А потом — общая молитва Ночным Светилам, которой руководил отец Эйсмер и ещё десяток выживших священников, и торопливый и тревожный ужин при факелах.
Весь ужин Асмунд мечтал только об одном — чтобы его отправили в ночной дозор. В самом деле, ведь он лучше всех мальчишек своей деревни лазал по деревьям и лучше всех стрелял из лука! Вон, в позапрошлую ночь брали же несколько парней! И то — прошляпили! Твари застали их врасплох! Слава Создателю, их было немного и удалось тогда отбиться кое-как…

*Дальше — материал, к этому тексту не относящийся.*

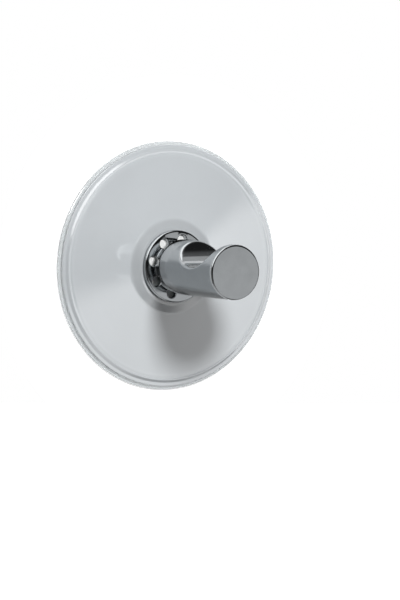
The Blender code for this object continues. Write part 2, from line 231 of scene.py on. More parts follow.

Асмунд мечтательно зажмурил свои большие серые глаза, на время забыв про похлебку, и представил себя среди других дозорных. Вот его темно-русые до плеч волосы закрывает зеленый капюшон охотника, в его руках лук, за спиной колчан стрел, а у пояса — охотничий нож. Вот он стоит и смотрит куда-то в темноту и вот, когда все заснули — именно он — да, именно он и никто иной! — один не спит и вовремя поднимает тревогу…
— … Нет, Асмунд, в дозор ты не пойдешь, — устало и как-то потерянно сказал Герхард, старший их колонны — он тоже потерял всю свою семью. — У тебя брат и сестра, ты нужен им. Поверь, малыш, — он ласково потрепал Асмунда по плечу, — на твою долю ещё выпадет множество подвигов, но только не этой ночью. Кроме тебя, у твоих младших никого нет… — голос Герхарда дрогнул и пресекся. Он поспешно отвернулся и скрылся в темноте, за пределами видимости костра.
Вот уже третья по счету просьба Асмунда была отвергнута.